--- EXERCISE DESCRIPTION ---
Take each line containing the word "object" and copy it.
____________________
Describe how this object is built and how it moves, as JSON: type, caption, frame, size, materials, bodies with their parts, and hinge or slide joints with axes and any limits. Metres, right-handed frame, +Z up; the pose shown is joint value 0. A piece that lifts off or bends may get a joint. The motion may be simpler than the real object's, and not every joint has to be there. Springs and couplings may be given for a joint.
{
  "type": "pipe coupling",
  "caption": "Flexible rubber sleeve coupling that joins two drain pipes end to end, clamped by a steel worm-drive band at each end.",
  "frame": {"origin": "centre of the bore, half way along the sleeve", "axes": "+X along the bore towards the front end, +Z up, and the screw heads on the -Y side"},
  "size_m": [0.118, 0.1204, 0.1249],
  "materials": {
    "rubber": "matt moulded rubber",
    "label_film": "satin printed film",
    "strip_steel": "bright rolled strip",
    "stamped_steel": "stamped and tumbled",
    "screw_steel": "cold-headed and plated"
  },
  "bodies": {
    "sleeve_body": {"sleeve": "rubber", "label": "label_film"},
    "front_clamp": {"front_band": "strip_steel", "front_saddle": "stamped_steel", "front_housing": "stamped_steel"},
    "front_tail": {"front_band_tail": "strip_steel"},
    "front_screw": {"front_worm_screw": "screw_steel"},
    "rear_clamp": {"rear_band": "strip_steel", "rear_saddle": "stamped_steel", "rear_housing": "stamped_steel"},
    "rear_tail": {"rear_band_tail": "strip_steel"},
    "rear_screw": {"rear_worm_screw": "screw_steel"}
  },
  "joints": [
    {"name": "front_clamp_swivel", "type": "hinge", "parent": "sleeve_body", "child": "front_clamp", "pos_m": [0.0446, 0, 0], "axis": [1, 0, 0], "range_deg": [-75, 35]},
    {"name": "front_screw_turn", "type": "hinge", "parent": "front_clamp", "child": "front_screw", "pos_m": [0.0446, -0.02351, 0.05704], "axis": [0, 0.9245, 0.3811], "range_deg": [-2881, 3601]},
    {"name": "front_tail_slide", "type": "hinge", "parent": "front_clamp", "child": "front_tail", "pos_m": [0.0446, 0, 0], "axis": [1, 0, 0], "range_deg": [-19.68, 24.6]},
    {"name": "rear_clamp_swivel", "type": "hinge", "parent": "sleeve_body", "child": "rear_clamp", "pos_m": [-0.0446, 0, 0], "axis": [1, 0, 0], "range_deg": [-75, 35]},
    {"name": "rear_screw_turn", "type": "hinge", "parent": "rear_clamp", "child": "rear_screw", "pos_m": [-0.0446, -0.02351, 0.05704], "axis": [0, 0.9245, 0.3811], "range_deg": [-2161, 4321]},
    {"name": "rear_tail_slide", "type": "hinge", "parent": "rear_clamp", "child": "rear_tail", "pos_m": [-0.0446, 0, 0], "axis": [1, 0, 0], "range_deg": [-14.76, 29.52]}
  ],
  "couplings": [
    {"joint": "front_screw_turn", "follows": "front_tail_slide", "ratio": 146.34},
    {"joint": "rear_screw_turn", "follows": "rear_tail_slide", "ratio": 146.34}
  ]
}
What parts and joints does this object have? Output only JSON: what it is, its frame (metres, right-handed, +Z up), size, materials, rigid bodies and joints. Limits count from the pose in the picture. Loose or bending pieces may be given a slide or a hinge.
____________________
--- OUTPUT OF THE TASK ---
Describe how this object is built and how it moves, as JSON: type, caption, frame, size, materials, bodies with their parts, and hinge or slide joints with axes and any limits. Metres, right-handed frame, +Z up; the pose shown is joint value 0. A piece that lifts off or bends may get a joint. The motion may be simpler than the real object's, and not every joint has to be there. Springs and couplings may be given for a joint.
What parts and joints does this object have? Output only JSON: what it is, its frame (metres, right-handed, +Z up), size, materials, rigid bodies and joints. Limits count from the pose in the picture. Loose or bending pieces may be given a slide or a hinge.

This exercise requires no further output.